L’art n’est jamais figé, il naît, il vit, il grandit aussi !

Parmi les pensées de l’auteur de La Gloire de l’Empire (grand prix du roman de l’Académie française en 1971), celles concernant les rapports à l’esthétisme et à la beauté dans la ville retiendront ici notre attention. Dans le numéro du 31 Janvier 1977 du Figaro, dont Jean d’Ormesson était par ailleurs le directeur général dans les années 70, il y écrit un éloge pour le moins improbable en faveur du musée Georges Pompidou de Paris, alors tout juste inauguré.

Ce dernier essuie une critique particulièrement vive au sein de la population parisienne, habituée à une élégance presque réglementaire véhiculée par Versailles, par la Place Vendôme, par les œuvres de David, de Michel-Ange, bref par un art devenu quasi officiel. En effet, comment pouvoir accepter en plein centre de Paris l’érection inopinée d’un bâtiment culturel et artistique qui se dévoile « les tripes à l’air » ? Mais ce bourgeonnement acnéique n’est selon Jean d’Ormesson que ce que l’on pourrait considérer comme la maturation (ou l’adolescence, pour continuer la métaphore humaine) de notre vision de l’art au sein même de nos espaces quotidiens, au sein même de nos villes.

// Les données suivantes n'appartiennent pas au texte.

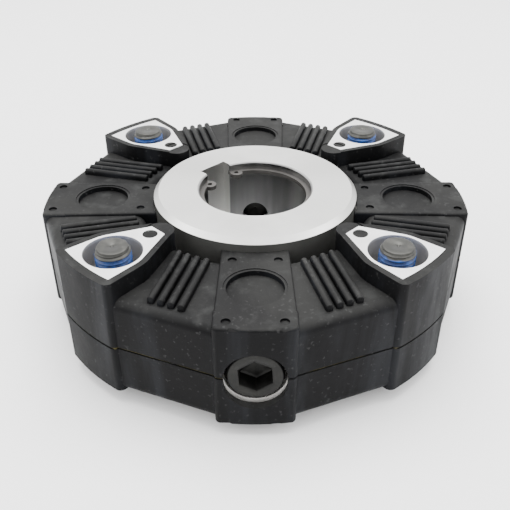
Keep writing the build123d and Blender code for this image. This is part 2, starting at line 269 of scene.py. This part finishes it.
# ---------------------------------------------------------------------------
# Hub: turned steel, bright on both end faces and the chamfers, blackened outside, oiled in the
# bore. The end face is painted darker at left and right, leaving painted bright fans of reflection at
# front and back, and the bore is painted darker with upright streaks, as painted shade and reflection.
# The turning marks are rings about the shaft axis.
# ---------------------------------------------------------------------------
hub_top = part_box("hub")[1].z
hub_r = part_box("hub")[1].x
f = Finish("turned_steel")
x, y, z = f.axes()
radius = f.math("SQRT", f.math("ADD", f.math("MULTIPLY", x, x), f.math("MULTIPLY", y, y)))
black_from, black_full = 0.0028, 0.0032
band = f.math("MULTIPLY", f.step(z, black_from, black_full),
              f.step(z, hub_top - black_from, hub_top - black_full))
outside = f.math("MULTIPLY", f.step(radius, hub_r - 0.0006, hub_r - 0.0002), band)
bore = f.step(radius, 0.0362, 0.0352)
rings = f.add("ShaderNodeTexNoise", noise_dimensions="1D")
f.feed(rings.inputs["W"], f.math("MULTIPLY", radius, 2600.0))
rings.inputs["Detail"].default_value = 3.0
cloud = f.noise(28, 4)
bright = f.mix(f.step(cloud, 0.35, 0.7), grey(0.92, (1.0, 0.997, 0.97)), grey(0.80, (1.0, 0.995, 0.965)))
dark = f.mix(f.noise(60, 5), grey(0.035, (1.0, 1.0, 0.95)), grey(0.075, (1.0, 1.0, 0.94)))
# Painted reflection: the end face is coloured darker in the left and right sectors, so front and back
# show as bright painted fans of reflected light.
painted_fan_mask = f.step(f.math("DIVIDE", f.math("ABSOLUTE", x), radius), 0.45, 0.95)
bright = f.mix(painted_fan_mask, bright, grey(0.66, (1.0, 0.997, 0.965)))
base = f.mix(outside, bright, dark)
# Painted shade and reflection: the oiled bore is coloured darker, with upright painted streaks of
# reflection.
painted_streaks = f.step(f.noise(26, 4, stretch=(1, 1, 0.1)), 0.4, 0.65)
base = f.mix(bore, base, f.mix(painted_streaks, grey(0.38), grey(0.18)))
tangent = f.add("ShaderNodeTangent", direction_type="RADIAL", axis="Z")
parts["hub"].data.materials.clear()
parts["hub"].data.materials.append(f.set(
    Base_Color=base, Metallic=f.math("SUBTRACT", 1.0, f.math("MULTIPLY", outside, 0.8)),
    Roughness=f.blend(outside, 0.32, 0.5), Anisotropic=0.65, Tangent=tangent.outputs[0],
    Normal=f.bump(rings.outputs["Fac"], 0.00002, 0.4)))

# ---------------------------------------------------------------------------
# Retaining ring: phosphated spring steel, stamped from strip and sprung into the groove near the
# top of the bore, where it stops the shaft.
# ---------------------------------------------------------------------------
f = Finish("phosphated_spring_steel")
parts["retaining_ring"].data.materials.clear()
parts["retaining_ring"].data.materials.append(f.set(
    Base_Color=f.mix(f.noise(90, 4), grey(0.05, (1.0, 0.95, 0.9)), grey(0.12, (1.0, 0.95, 0.9))),
    Metallic=0.7, Roughness=0.45))

# ---------------------------------------------------------------------------
# Inserts: aluminium castings bonded into the rubber, milled on the mounting face and bored for the
# screws. The cutter leaves arcs round each screw.
# ---------------------------------------------------------------------------
screw_circle = 0.1075
bolt_at = screw_circle / math.sqrt(2)
f = Finish("milled_aluminium")
x, y, z = f.axes()
dx = f.math("SUBTRACT", f.math("ABSOLUTE", x), bolt_at)
dy = f.math("SUBTRACT", f.math("ABSOLUTE", y), bolt_at)
off = f.math("SQRT", f.math("ADD", f.math("MULTIPLY", dx, dx), f.math("MULTIPLY", dy, dy)))
arcs = f.add("ShaderNodeTexNoise", noise_dimensions="1D")
f.feed(arcs.inputs["W"], f.math("MULTIPLY", off, 1500.0))
arcs.inputs["Detail"].default_value = 2.0
recess = f.step(z, 0.0812, 0.0790)
white = f.mix(f.step(f.noise(55, 5), 0.35, 0.75), grey(0.90, (1, 1, 1.0)), grey(0.78, (1, 0.99, 0.98)))
# Darker, browner grey below the mounting face, in the recess.
recess_grey = f.mix(f.noise(120, 5), grey(0.38, (1, 0.97, 0.92)), grey(0.62, (1, 0.98, 0.95)))
base = f.mix(recess, white, recess_grey)
aluminium = f.set(Base_Color=base, Metallic=0.85, Roughness=f.blend(recess, 0.42, 0.5),
                  Normal=f.bump(arcs.outputs["Fac"], 0.00003, 0.5))
for kind in ("axial_insert", "radial_insert"):
    for n in (1, 2, 3, 4):
        parts[f"{kind}_{n}"].data.materials.clear()
        parts[f"{kind}_{n}"].data.materials.append(aluminium)

# ---------------------------------------------------------------------------
# Screws: M20 x 65 socket head cap screws, cold headed and knurled, thread rolled, black oxide.
# The axial ones carry dried blue thread lock up to the last bare turns.
# ---------------------------------------------------------------------------
thread_r, pitch, head_r, head_h, length = 0.010, 0.0025, 0.015, 0.020, 0.065
hex_af, hex_deep, socket_turn = 0.017, 0.010, 26
bevel, thread_deep, first_turn = 0.0011, 0.00135, 0.0018


def head_shell():
    """Head as rings about its axis: socket floor, hexagon wall, face, knurled side and underside.
    The hexagon's radius at angle t is half the flats over the cosine of t folded into 30 degrees."""
    t = np.linspace(0, 2 * math.pi, 288, endpoint=False)
    hexagon = hex_af / 2 / np.cos((t + math.pi / 6) % (math.pi / 3) - math.pi / 6)
    knurl = head_r - 0.00022 * np.abs(np.sin(47 * t))
    even = 0 * t
    rings = [(0.0005 + even, hex_deep + 0.0016), (hexagon * 0.8, hex_deep + 0.0002),
             (hexagon * 0.99, hex_deep), (hexagon, hex_deep - 0.0002), (hexagon, 0.0005),
             (hexagon + 0.0004, 0.0), (head_r - 0.0012 + even, 0.0), (head_r - 0.0009 + even, 0.0001),
             (head_r - 0.0003 + even, 0.0009), (knurl, 0.0014), (knurl, head_h - 0.0012),
             (head_r - 0.0004 + even, head_h - 0.0004), (head_r - 0.0008 + even, head_h),
             (thread_r + 0.0002 + even, head_h)]
    grid = np.array([[r * np.cos(t), r * np.sin(t), z + even] for r, z in rings]).transpose(0, 2, 1)
    return skin(grid[::-1], closed=(False, True), cap=(-1,))


def shank_shell():
    """Thread as rings from neck to tip: the radius drops by a rounded vee of the height less the
    turn, times the pitch, and fades out at the neck. Behind the tip's bevel the thread starts with
    a shallow first turn; a lathe centre has left a dimple in the end face."""
    t = np.linspace(0, 2 * math.pi, 96, endpoint=False)
    z = np.arange(0, length - bevel, pitch / 10)[:, None]
    wave = np.abs(((z / pitch - t / (2 * math.pi)) % 1.0) - 0.5) * 2
    depth = thread_deep * np.clip(1.2 * wave - 0.12, 0, 1)
    lead = np.clip((length - bevel - z) / first_turn, 0, 1)
    crest = thread_r - 0.0014 * (1 - lead)
    r = np.minimum(crest, thread_r - depth * np.clip(z / 0.002, 0, 1))
    body = np.stack([r * np.cos(t), r * np.sin(t), head_h + z + 0 * r], -1)
    end = [(0.0086, length - 0.0010), (0.0086, length - 0.0005), (0.0084, length - 0.0001),
           (0.0081, length), (0.0012, length), (0.0009, length - 0.0003), (0.0003, length - 0.0008)]
    even = 0 * t
    tip = np.array([[q * np.cos(t), q * np.sin(t), head_h + h + even] for q, h in end])
    return skin(np.vstack([body, tip.transpose(0, 2, 1)]), closed=(False, True), cap=(-1,))


def screw_finish(name, worn_to, locked=False):
    """Black oxide steel rubbed to grey; where locked, dried blue thread lock from the second turn
    down, with a ragged upper edge."""
    f = Finish(name)
    worn = f.step(f.noise(160, 5, 0.6), 0.4, 0.75)
    base = f.mix(worn, grey(worn_to * 0.55, (1.0, 1.0, 0.93)), grey(worn_to, (1.0, 0.99, 0.91)))
    rough, metal = f.blend(worn, 0.40, 0.52), 0.8
    if locked:
        z = f.axes()[2]
        ragged = f.math("ADD", z, f.math("MULTIPLY", f.noise(140, 3), 0.0024))
        coat = f.math("MULTIPLY", f.step(ragged, 0.0828, 0.0822), f.step(z, 0.022, 0.030))
        blue = f.mix(f.step(f.noise(260, 4), 0.35, 0.7), (0.0, 0.018, 0.095, 1), (0.0, 0.060, 0.27, 1))
        base = f.mix(coat, base, blue)
        rough, metal = f.blend(coat, rough, 0.45), f.blend(coat, 0.8, 0.0)
    return f.set(Base_Color=base, Roughness=rough, Metallic=metal)


plain_steel = screw_finish("black_oxide_steel", 0.018)
locked_steel = screw_finish("thread_locked_steel", 0.085, locked=True)
head, shank = head_shell(), shank_shell()
at = np.array([screw_circle, 0, 0])
for n, turn in enumerate((45, 135, 225, 315), 1):
    shells = [(turned(points + at, turn), quads, fans) for points, quads, fans in (head, shank)]
    build(f"axial_screw_look_{n}", shells, locked_steel, [f"axial_screw_{n}"])
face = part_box("radial_screw_1")[1].x
for n, turn in enumerate((0, 90, 180, 270), 1):
    shells = []
    for points, quads, fans in (head, shank):
        p = turned(points, socket_turn)
        lying = np.stack([face - p[:, 2], p[:, 1], mid_z + p[:, 0]], -1)
        shells.append((turned(lying, turn), quads, fans))
    build(f"radial_screw_look_{n}", shells, plain_steel, [f"radial_screw_{n}"])

# ---------------------------------------------------------------------------
# Studio: a pale matt floor, even white light from all round, one broad lamp overhead and one on
# each side. The camera's place, aim and focal length were fitted to the photograph.
# ---------------------------------------------------------------------------
def floor_material():
    """Plain matt studio floor."""
    f = Finish("studio_floor")
    return f.set(Base_Color=grey(0.93), Roughness=0.9, Specular_IOR_Level=0.1)


reach = 8.0
ground = bpy.data.meshes.new("floor")
corners = [(-reach, -reach, 0), (reach, -reach, 0), (reach, reach, 0), (-reach, reach, 0)]
ground.from_pydata(corners, [], [(0, 1, 2, 3)])
ground.materials.append(floor_material())
floor = bpy.data.objects.new("floor", ground)
bpy.context.scene.collection.objects.link(floor)

world = bpy.data.worlds.new("studio")
bpy.context.scene.world = world
world.use_nodes = True
sky = world.node_tree.nodes["Background"]
sky.inputs["Color"].default_value = (1.0, 1.0, 1.0, 1.0)
sky.inputs["Strength"].default_value = 2.2


def lamp(name, place, aim, size, power):
    """Square area lamp at a place, turned to face the aim."""
    data = bpy.data.lights.new(name, "AREA")
    data.shape = "RECTANGLE"
    data.size, data.size_y = size
    data.energy = power
    obj = bpy.data.objects.new(name, data)
    obj.location = place
    towards = np.array(aim) - np.array(place)
    flat = math.hypot(towards[0], towards[1])
    heading = math.atan2(towards[1], towards[0]) - math.pi / 2
    obj.rotation_euler = (math.atan2(flat, -towards[2]), 0, heading)
    bpy.context.scene.collection.objects.link(obj)


lamp("overhead", (0.0, 0.25, 1.6), (0, 0, 0.04), (1.4, 1.4), 52)
lamp("left", (-1.5, -0.2, 0.9), (0, 0, 0.04), (1.0, 0.8), 9)
lamp("right", (1.5, -0.2, 0.9), (0, 0, 0.04), (1.0, 0.8), 9)

lens = bpy.data.cameras.new("camera")
lens.sensor_width = 36.0
lens.lens = 50.04
camera = bpy.data.objects.new("camera", lens)
camera.location = (0.00012, -0.39209, 0.28873)
camera.rotation_euler = tuple(math.radians(v) for v in (56.4487, 0.1057, -0.0227))
bpy.context.scene.collection.objects.link(camera)
bpy.context.scene.camera = camera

Quand l’art devient parure de nos villes

« L’art est une rupture. Il est certains que l’artiste, le poète, le philosophe, ne sont pas chez eux dans la société, il n’y sont pas à l’aise. Mais faut-il tendre vers une réconciliation entre art et société ? Je pense qu’une société où l’art serait à l’aise, mon Dieu, ça serait peut-être pire ! » disait le philosophe en 1970. En ce sens il estime que l’apparition publique d’un bâtiment repoussant ne devrait pas être répudiée, dans la mesure où il ne s’agit en réalité que du reflet de notre conscience artistique. « Paquebot de l’avenir », comme il disait, le centre Pompidou doit plutôt être une aventure vers notre amour de l’époque qui se profile et vers l’avenir de la société. Aimer le passé, aimer l’art banalisé sans accepter la rupture Art / Société (qui est par ailleurs la nature de l’Art) signifierait de rester bloqué dans un monde où le domaine artistique y est cloisonné dans des parois institutionnalisées.

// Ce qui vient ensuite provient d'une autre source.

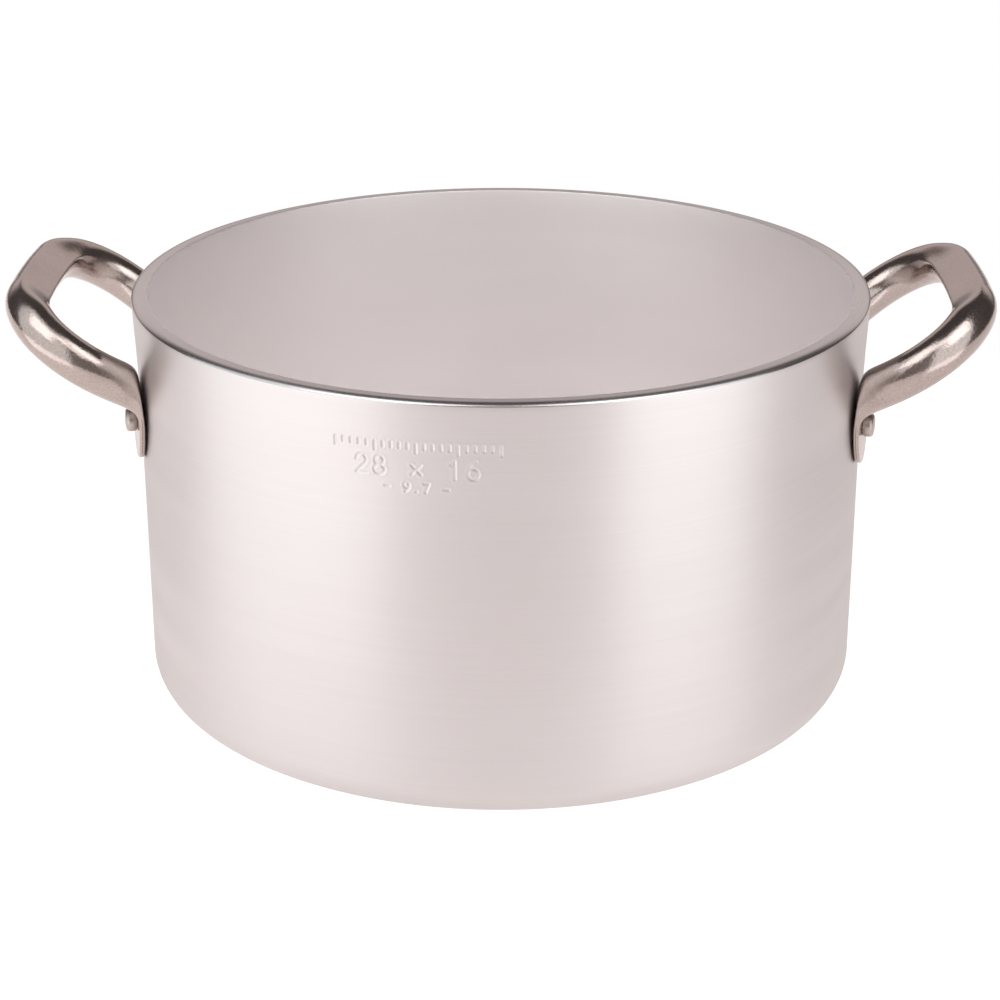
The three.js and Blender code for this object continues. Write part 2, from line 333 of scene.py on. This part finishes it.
def rivet(name, azimuth):
    """Low domed head inside, shank through the wall and flange, tall barrel head outside."""
    inner_seat = INNER_RADIUS - INNER_PLAY
    outer_seat = SEAT + PLATE + OUTER_PLAY
    top = outer_seat + BARREL
    profile = [
        (0, inner_seat - INNER_EDGE - DOME),
        *arc(0, inner_seat - INNER_EDGE, INNER_HEAD, DOME, -1, 0, 12)[1:],
        (INNER_HEAD - 0.1, inner_seat),
        *line((INNER_HEAD - 0.1, inner_seat), (SHANK, inner_seat), 3),
        (SHANK, outer_seat),
        *line((SHANK, outer_seat), (OUTER_HEAD - 0.45, outer_seat), 2),
        (OUTER_HEAD - 0.2, outer_seat + 0.25),
        (OUTER_HEAD, outer_seat + 1.2),
        *arc(OUTER_HEAD - CROWN_EDGE, top - 1.55, CROWN_EDGE, CROWN_EDGE, 0, 0.86, 8),
        *arc(0, top - CROWN[1], *CROWN, 0.12, 1, 5),
    ]
    piece = turned(name, profile, ROUND)
    place_radially(piece, azimuth)
    return piece


# The handle: a loft of sections from one flange's tip round the loop to the other's
RING = 112
UP = np.array([0.0, 0.0, 1.0])
RADIAL = np.array([math.cos(RIVET_AZIMUTH), math.sin(RIVET_AZIMUTH), 0.0])
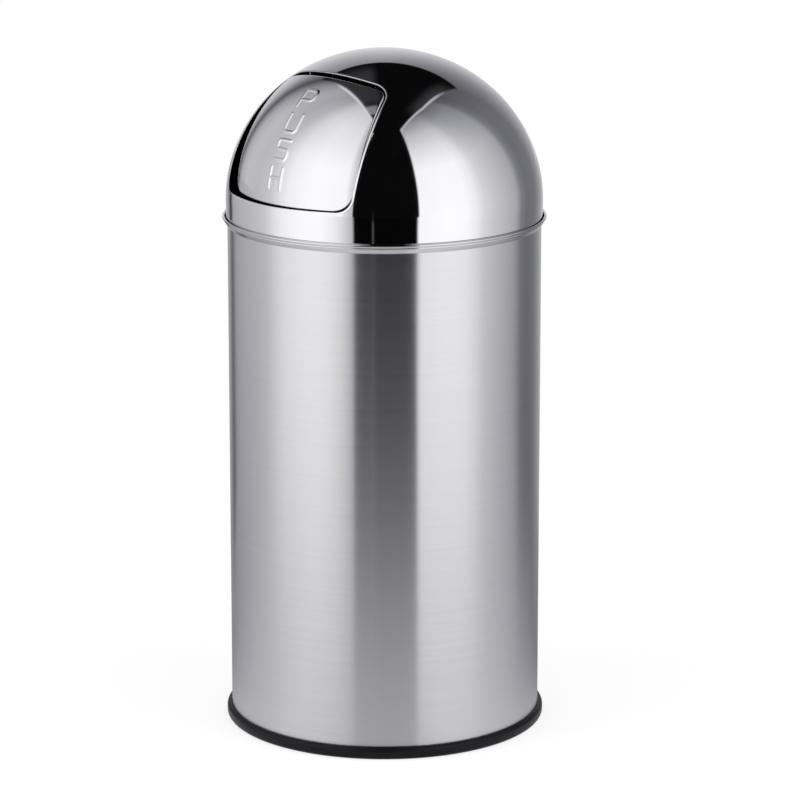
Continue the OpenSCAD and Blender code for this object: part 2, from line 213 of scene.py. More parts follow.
# %% Brushed steel
WELD_TINT = (0.5, 0.5, 0.52, 1)
BRUSHED_DARK, BRUSHED_LIGHT = (0.725, 0.723, 0.742, 1), (0.84, 0.838, 0.856, 1)
NECK_FROM, NECK_TO = 0.4885, 0.4905
brushed_body, shader, place = finish("brushed_body", Metallic=1.0, Anisotropic=1.0, Anisotropic_Rotation=0.25)
fine = stretched(place, 7, 7, 1900, 3.0)
broad = stretched(place, 3, 3, 260, 2.0, 4.0)
grain = fine * 0.6 + broad * 0.4
seam = abs(place.node("SeparateXYZ", Vector=place)).ramp(0.0004, 0.0009)
back = place.node("SeparateXYZ", out=1, Vector=place).ramp(0.0, 0.01)
weld = 1 - back * (1 - seam)
tone = (grain * 0.9 + 0.05).mix(BRUSHED_DARK, BRUSHED_LIGHT)
feed(shader, "Base Color", weld.mix(WELD_TINT, tone))
rim = place.node("SeparateXYZ", out=2, Vector=place).ramp(NECK_FROM, NECK_TO)
feed(shader, "Roughness", (grain * 0.08 + 0.205) * (1 - rim) + 0.07 * rim)
bump = place.node("Bump", Strength=0.12, Distance=0.00004, Height=(grain + weld * 0.6) * (1 - rim))
feed(shader, "Normal", bump)
print(brushed_body.name)

# %% [markdown]
# ## Polished dome and flap
# Polished stainless steel is a mirror with a hint of haze. A very low, wide noise makes the pressed sheet's
# faint waves, without which the reflections look drawn with a ruler.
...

D’ailleurs, Jean d’Ormesson fustige cette idée de muséification de la ville. Il tempère pourtant, en appréciant les témoignages historiques dont elle est l’hôte et qui en reflètent la poésie, le charme, les délices de ce qui la rend inimitable. « Ce qu’on voit à Rome, ce sont des restes de plusieurs siècles et on sent une solidarité avec eux, on se sent contemporain des gens de la Renaissance, de l’Antiquité. » Il paraîtrait que seule Paris est digne de Rome (et vice-versa). Le penseur immortel porte pourtant sur elle un regard bien plus passionnel : « Rome, c’est comme une femme avec laquelle on fait l’amour. Avec Rome on ne flirte pas seulement, avec elle c’est un amour qui fonctionne. »

Selon Jean d’Ormesson, il est donc important d’accepter ce bourgeonnement juvénile pour le moment peu glamour mais qui n’est que le début d’une floraison aux multiples fragrances. Si la culture et l’art doivent donc être respectés en tant que rupture et en tant que fenêtre sur notre société, il ne faudrait donc semble-t-il pas non plus négliger la force de ses évolutions passées. Véritable atout charme d’une ville au passé sulfureux, la maturation aujourd’hui du fruit artistique et culturel encore mal digéré n’en sera à l’avenir que plus enivrante.

Les villes tendent à ouvrir les consciences sur ce beau présage. L’apparition urbaine d’œuvres parfois ardemment critiquées et/ou polémiques, ne seraient-elles pas en fin de compte que l’étincelle de notre rapport à l’art, premier brasier d’un amour futur et d’une réconciliation entre l’artiste, le philosophe et la société urbaine ? Au delà, de ses nombreux ouvrages, nous retiendrons de Jean D’Ormesson que l’art est vivifiant, que son inscription dans la ville ne peut qu’être renouvelé et qu’au delà des “Paris sera toujours Paris”, et autres “Rome éternelle”, il y a le souffle de la vie, et celui de l’art en constant renouveau est d’un esthétisme nécessaire pour nos sociétés.